Repeat exactly the lines of the listing below, please, starting with the first and ending with the line containing "twillGroup, metalGroup = wovenTwill(), handledMetal()"; leave out the rest.
++++++++++++++++++++
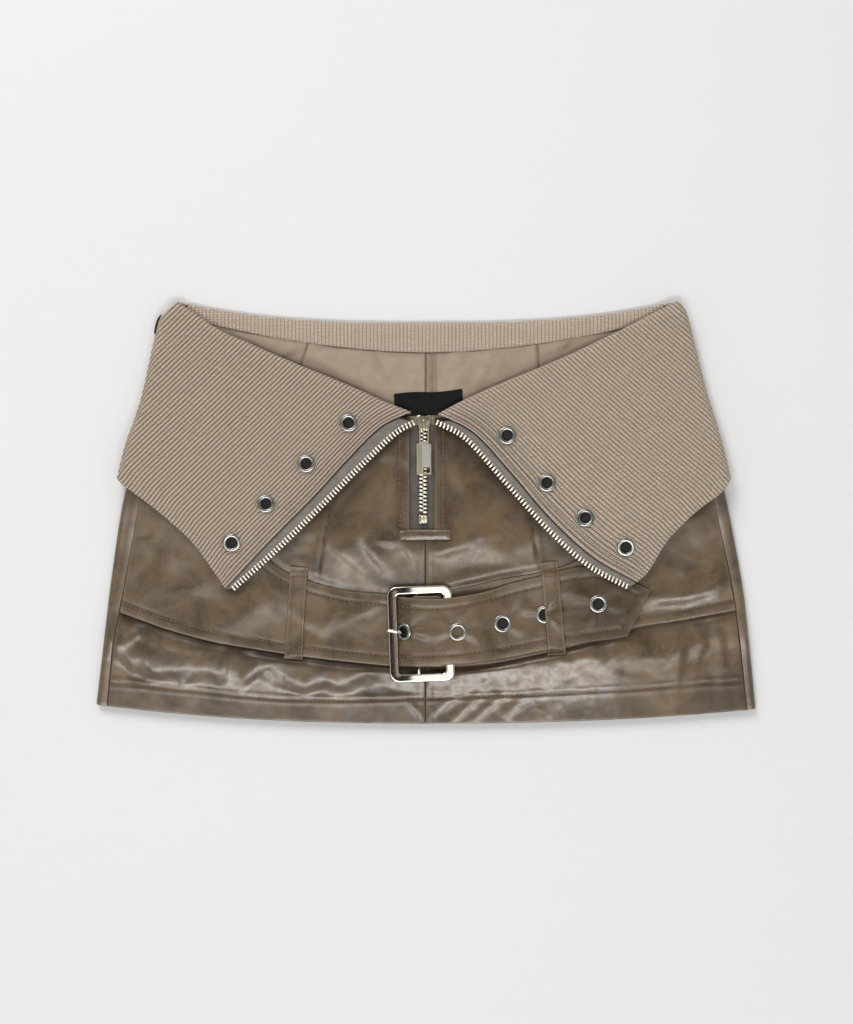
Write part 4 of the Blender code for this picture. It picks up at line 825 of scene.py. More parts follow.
def wovenTwill():
    # slanted twill lines crossed by threads, counted in threads for each unit of the map
    tree, given, out = newGroup("wovenTwill", [("Place", "Vector"), ("Threads", "Float")],
                                [("Height", "Float"), ("Tone", "Float")])
    across, along = parts(tree, given["Place"])
    u = times(tree, across, given["Threads"])
    v = times(tree, along, given["Threads"])
    slanted = calc(tree, "SINE", times(tree, plus(tree, u, v), math.pi))
    crossed = calc(tree, "SINE", times(tree, v, 2 * math.pi))
    height = plus(tree, slanted, times(tree, crossed, 0.5))
    tree.links.new(spread(tree, height, -1.5, 1.5), out["Height"])
    tree.links.new(noise(tree, given["Place"], 1.3, 4.0, 0.6), out["Tone"])
    return tree


def handledMetal():
    # faint rubbed streaks and clouds
    tree, given, out = newGroup("handledMetal", [("Place", "Vector")], [("Rub", "Float")])
    cloud = noise(tree, given["Place"], 260.0, 4.0, 0.6, 0.5)
    fine = noise(tree, given["Place"], 1900.0, 2.0, 0.5)
    rub = plus(tree, times(tree, cloud, 0.7), times(tree, fine, 0.3))
    tree.links.new(spread(tree, rub, 0.3, 0.7), out["Rub"])
    return tree


leatherGroup, knitGroup = waxedLeather(), knitStitches()
twillGroup, metalGroup = wovenTwill(), handledMetal()


def leatherFinish(name, look):
    # paler along worn edges; darker with dark seams and painted shade where the groove value says, and matt
    # there and where the surface says so
    made, tree, shader = newFinish(name, Specular_IOR_Level=look["specular"],
                                   Coat_Roughness=look["coatRough"], Coat_IOR=1.85)
    found = useGroup(tree, leatherGroup, Place=coordinates(tree, "Object"), Base=look["base"],
                     Dark=look["dark"], Warm=look["warm"], Pale=look["pale"])
    edge, groove = fieldValue(tree, "edge"), fieldValue(tree, "groove")
    colour = tint(tree, times(tree, edge, look["edgeWear"]), found["Color"], look["pale"])
    # painted shade and dark seams: the groove value takes the colour towards the seam colour
    colour = tint(tree, times(tree, groove, 0.75), colour, look["seam"])
    plug(tree, colour, shader.inputs["Base Color"])
    plug(tree, spread(tree, found["Gloss"], 0.0, 1.0, *look["roughness"]), shader.inputs["Roughness"])
    coat = spread(tree, found["Gloss"], 0.1, 0.9, *look["coat"])
    # painted shade also dulls the coat where the groove value says
    dulled = calc(tree, "MAXIMUM", times(tree, groove, 0.85), fieldValue(tree, "matt"))
    shining = calc(tree, "SUBTRACT", 1.0, dulled, clamp=True)
    plug(tree, times(tree, coat, shining), shader.inputs["Coat Weight"])
    raised(tree, shader, found["Grain"], look["grainDepth"])
    return made


def knitFinish(name, look):
    # painted shade: loops pale on top and dark between, with darker grooves between the ribs, and darker
    # where the groove value says
    made, tree, shader = newFinish(name, Sheen_Weight=look["sheen"], Sheen_Roughness=0.6,
                                   Specular_IOR_Level=0.15)
    found = useGroup(tree, knitGroup, Place=coordinates(tree, "UV"), Rows=look["rows"])
    colour = tint(tree, spread(tree, found["Loops"], 0.15, 0.9), look["shadow"], look["yarn"])
    colour = tint(tree, spread(tree, found["Fuzz"], 0.35, 0.7, 0.0, 0.35), colour, look["pale"])
    # painted shade in the grooves between the ribs, and where the groove value says
    colour = tint(tree, times(tree, found["Groove"], look["grooveShare"]), colour, look["groove"])
    colour = tint(tree, times(tree, fieldValue(tree, "groove"), 0.8), colour, look["groove"])
    plug(tree, colour, shader.inputs["Base Color"])
    plug(tree, spread(tree, found["Fuzz"], 0.2, 0.8, 0.82, 0.97), shader.inputs["Roughness"])
    height = plus(tree, found["Loops"], times(tree, found["Fuzz"], 0.5))
    raised(tree, shader, height, look["loopDepth"])
    return made


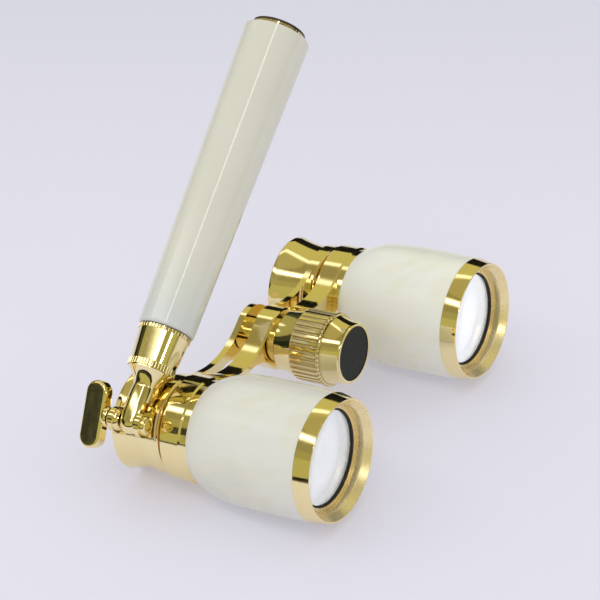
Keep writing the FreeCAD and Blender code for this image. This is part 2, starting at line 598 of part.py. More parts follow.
def handle_bracket():
    """Saddle and two ears, drawn with the hinge straight above the barrel axis and then leaned outwards."""
    label = "handle_bracket"
    front = "carriage_front + bracket_gap"
    body = new_body(label)
    saddle = new_sketch(body, "saddle", "XZ_Plane", front)
    rise = "sqrt(saddle_top_r ^ 2 - saddle_half_width ^ 2)"
    add_outline(saddle, [
        ("saddle_half_width", "saddle_foot"), ("saddle_half_width", rise, "saddle_top_r"),
        ("-saddle_half_width", rise), ("-saddle_half_width", "saddle_foot")])
    pad(body, "saddle_pad", saddle, f"ear_rear - ({front})")
    ears = (("rear_ear", "ear_rear - ear_rear_t + ear_round", "ear_rear_t - 2 * ear_round"),
            ("front_ear", front, "ear_front_t"))
    for name, start, thickness in ears:
        ear = new_sketch(body, name, "XZ_Plane", start)
        add_outline(ear, [
            ("ear_r", "saddle_foot"), ("ear_r", "hinge_reach", "ear_r"),
            ("0", "hinge_reach + ear_r", "ear_r"), ("-ear_r", "hinge_reach"), ("-ear_r", "saddle_foot")])
        pad(body, name + "_pad", ear, thickness)
    rounded_ear(body)
    ahead = "-carriage_front + bracket_margin"
    seat = new_sketch(body, "seat", "XY_Plane")
    add_outline(seat, [
        ("0", ahead), ("rear_ring_r", ahead), ("rear_ring_r", "-carriage_rear"),
        ("cup_neck_r", "-carriage_rear", "cup_flare_bow"), ("cup_rear_r", "-cup_rear + cup_rim_round"),
        ("0", "-cup_rear + cup_rim_round")])
    remove(body, "seat_groove", "Groove", seat, ReferenceAxis=(seat, ["V_Axis"]), Angle=360)
    hole = new_sketch(body, "hinge_hole", "XZ_Plane", "carriage_front - bracket_margin")
    add_circle(hole, "0", "hinge_reach", "shank_hole_r")
    remove(body, "hinge_hole_cut", "Pocket", hole, Type=1, Reversed=True)
    outward = 90 - value("hinge_angle")
    body.Placement = Placement(Vector(), Rotation(Vector(0, 1, 0), outward))
    on_barrel(body, SIDES["right"])


def pivot_nut():
    front = "hinge_depth - pivot_nut_front"
    rear = "hinge_depth - carriage_front - bracket_gap"
    body = turned("pivot_nut", [
        ("pivot_nut_in_r", rear), ("pivot_nut_r", rear),
        ("pivot_nut_r", front + " - pivot_nut_round", "pivot_nut_bow"),
        ("pivot_nut_in_r + pivot_nut_mouth", front), ("pivot_nut_in_r", front)])
    at_hinge(body)


def thumb_screw():
    bearing = "hinge_depth - ear_rear - thrust_gap"
    shank = turned("thumb_screw_shank", [
        ("0", "hinge_depth - wing_front"), ("knob_r", "hinge_depth - wing_front", "knob_bow"),
        ("knob_r", bearing), ("shank_r", bearing), ("shank_r", "hinge_depth - shank_front - shank_tip"),
        ("shank_r - shank_tip", "hinge_depth - shank_front"), ("0", "hinge_depth - shank_front")])
    at_hinge(shank)
    wing = new_body("thumb_screw_wing")
    outline = new_sketch(wing, "wing_outline", "XY_Plane")
    near = "hinge_depth - wing_front"
    middle = "hinge_depth - wing_front - wing_width / 2"
    far = "hinge_depth - wing_front - wing_width"
    straight = "(wing_length - wing_width) / 2"
    end_r = "wing_width / 2"
    add_outline(outline, [
        ("-" + straight, far), (straight, far, end_r), ("wing_length / 2", middle, end_r), (straight, near),
        ("-" + straight, near, end_r), ("-wing_length / 2", middle, end_r)])
    plate = pad(wing, "wing_plate", outline, "wing_t", midplane=True)
    edges = [f"Edge{number}" for number, edge in enumerate(plate.Shape.Edges, start=1)
             if edge.BoundBox.ZLength < 1e-6]
    rounding = wing.newObject("PartDesign::Fillet", "wing_rounding")
    rounding.Base = (plate, edges)
    bind(rounding, "Radius", "wing_round")
    doc.recompute()
    at_hinge(wing, Rotation(Vector(0, 1, 0), 90 - value("wing_lean")))


# ---------------------------------------------------------------- handle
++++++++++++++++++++
> RESPONSE:
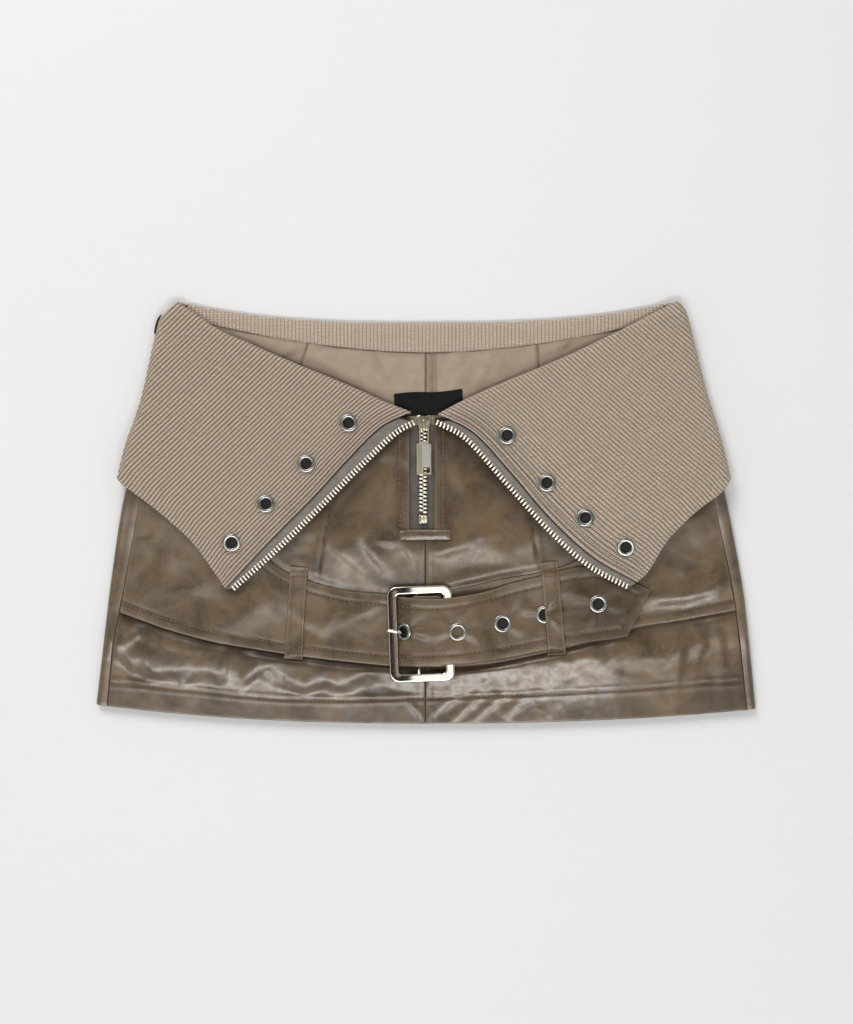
Write part 4 of the Blender code for this picture. It picks up at line 825 of scene.py. More parts follow.
def wovenTwill():
    # slanted twill lines crossed by threads, counted in threads for each unit of the map
    tree, given, out = newGroup("wovenTwill", [("Place", "Vector"), ("Threads", "Float")],
                                [("Height", "Float"), ("Tone", "Float")])
    across, along = parts(tree, given["Place"])
    u = times(tree, across, given["Threads"])
    v = times(tree, along, given["Threads"])
    slanted = calc(tree, "SINE", times(tree, plus(tree, u, v), math.pi))
    crossed = calc(tree, "SINE", times(tree, v, 2 * math.pi))
    height = plus(tree, slanted, times(tree, crossed, 0.5))
    tree.links.new(spread(tree, height, -1.5, 1.5), out["Height"])
    tree.links.new(noise(tree, given["Place"], 1.3, 4.0, 0.6), out["Tone"])
    return tree


def handledMetal():
    # faint rubbed streaks and clouds
    tree, given, out = newGroup("handledMetal", [("Place", "Vector")], [("Rub", "Float")])
    cloud = noise(tree, given["Place"], 260.0, 4.0, 0.6, 0.5)
    fine = noise(tree, given["Place"], 1900.0, 2.0, 0.5)
    rub = plus(tree, times(tree, cloud, 0.7), times(tree, fine, 0.3))
    tree.links.new(spread(tree, rub, 0.3, 0.7), out["Rub"])
    return tree


leatherGroup, knitGroup = waxedLeather(), knitStitches()
twillGroup, metalGroup = wovenTwill(), handledMetal()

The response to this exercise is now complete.